Check each line for the string "this" and give only the count of lines that have it.

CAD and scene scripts
-- Start --

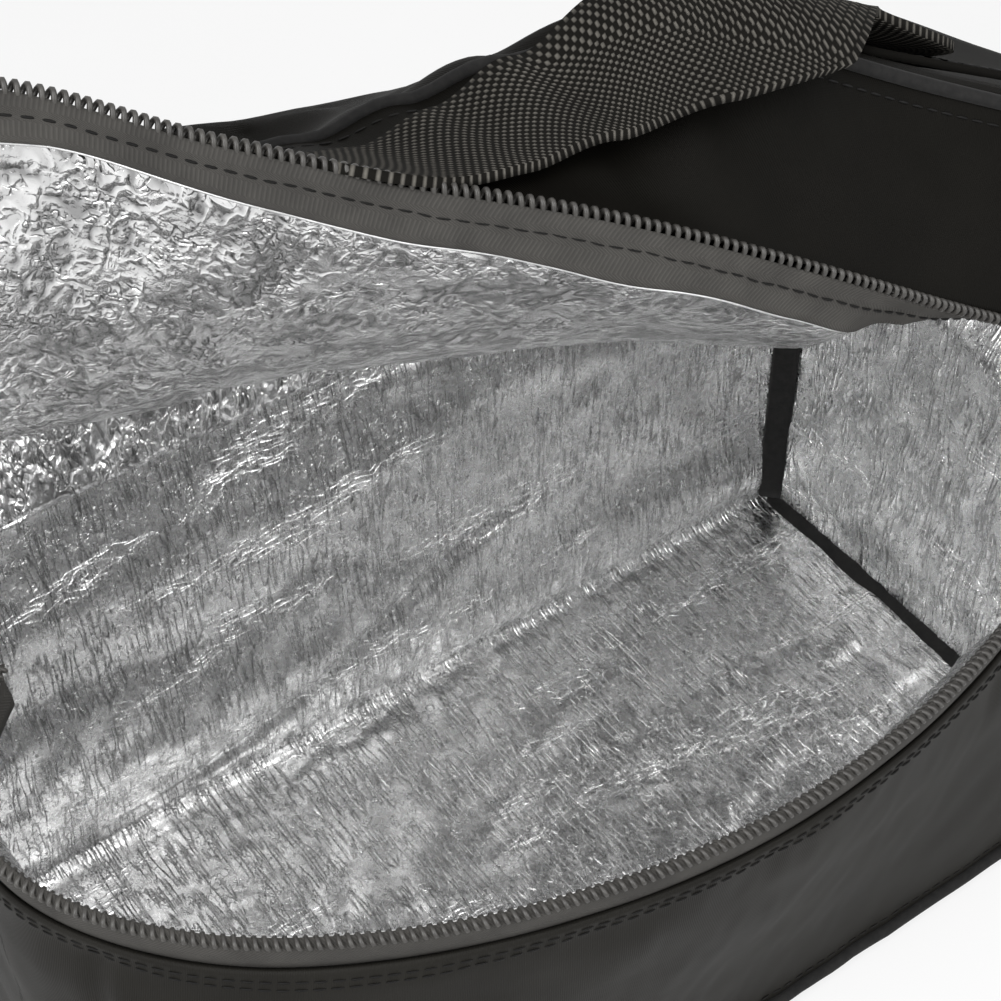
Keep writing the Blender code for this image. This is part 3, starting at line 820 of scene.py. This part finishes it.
pipingForm = {
    "foot": 7.5 * mm, "footLift": 1.0 * mm, "footWire": 1.9 * mm, "footStitch": 12.0 * mm,
    "crownDrop": 5.0 * mm, "crownWire": 1.7 * mm, "crownStitch": 11.0 * mm,
}
path = np.array([shellPoint(a, pipingForm["foot"], pipingForm["footLift"]) for a in angles[::2]])
piping = tube("footPiping", path, pipingForm["footWire"], finish["binding"], sides=10, closed=True)
settle(piping, "base", "binding", "bottom_piping")
row = [shellPoint(a, pipingForm["footStitch"], 0.1 * mm) for a in angles[::2]]
row.append(row[0])
out = [Vector((math.cos(a), math.sin(a), 0)) for a in angles[::2]]
out.append(out[0])
line = stitches("footStitch", np.array(row), np.array(out), finish["thread"])
settle(line, "base", "coated_fabric")
print("base made")


# The lid: x, p forward from the hinge, q up from the zip's plane, both as if the lid were closed

def twist(x):
    t = (lid["twistStart"] - x) / (lid["twistStart"] - lid["twistEnd"])
    return math.radians(lid["openAngle"]) * ease(t)


def opened(x, p, q):
    angle = twist(x)
    return Vector((x, bag["hingeRear"] - p * math.cos(angle) + q * math.sin(angle),
                   bag["zipHeight"] + p * math.sin(angle) + q * math.cos(angle)))


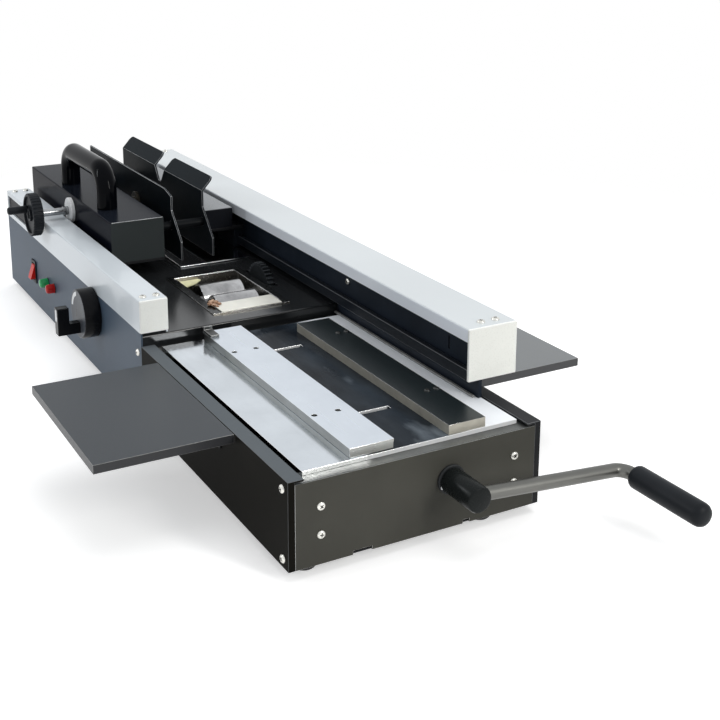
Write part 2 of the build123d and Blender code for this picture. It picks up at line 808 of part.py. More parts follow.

-- End --

The solution:
2